Legacy in private equity isn’t just about capital deployed. It’s about confidence renewed across time, partners, and cycles.
Conclusion – Africa Is No Longer the Edge, It’s a Strategy
For decades, Africa was framed as the periphery of global capital. An emerging market. A risk zone. A long shot. But stories like that of African Capital Alliance, and the institutional track record it helped create, prove that the continent is no longer a speculative outpost. It’s part of the core thesis for investors thinking globally and positioning long-term.
At over $1.2 billion in assets under management, ACA didn’t just grow in size, it helped redefine how capital is deployed in complex markets. By backing real companies with real fundamentals, navigating reforms instead of waiting for perfection, and raising funds across economic and political cycles, the firm helped create a viable investment blueprint for Africa.

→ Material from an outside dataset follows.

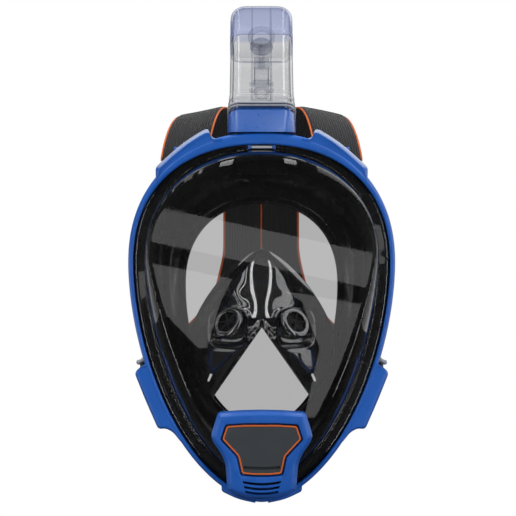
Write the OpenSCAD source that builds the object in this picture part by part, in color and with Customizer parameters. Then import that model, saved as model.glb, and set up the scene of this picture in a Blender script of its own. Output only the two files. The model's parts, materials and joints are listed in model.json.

And that matters now more than ever.
As the world rebalances, shifting from overexposed developed markets, reassessing emerging economies, and hunting for real yield in tangible sectors, Africa’s private capital space is no longer a niche. It is an evolving capital frontier with institutional-grade opportunity.
Final Takeaway for Investors
Whether you’re an asset manager, a family office, or a founder-led firm looking for partnerships, the message is clear: the African private equity market has grown up. It has a track record, a legal framework, and a generation of professionals who understand how to structure capital for growth and resilience.
This is not about betting on Africa. It’s about investing with discipline, through structures that protect capital while enabling progress.
Africa is not the edge. It’s a strategy. And the smart money is already moving.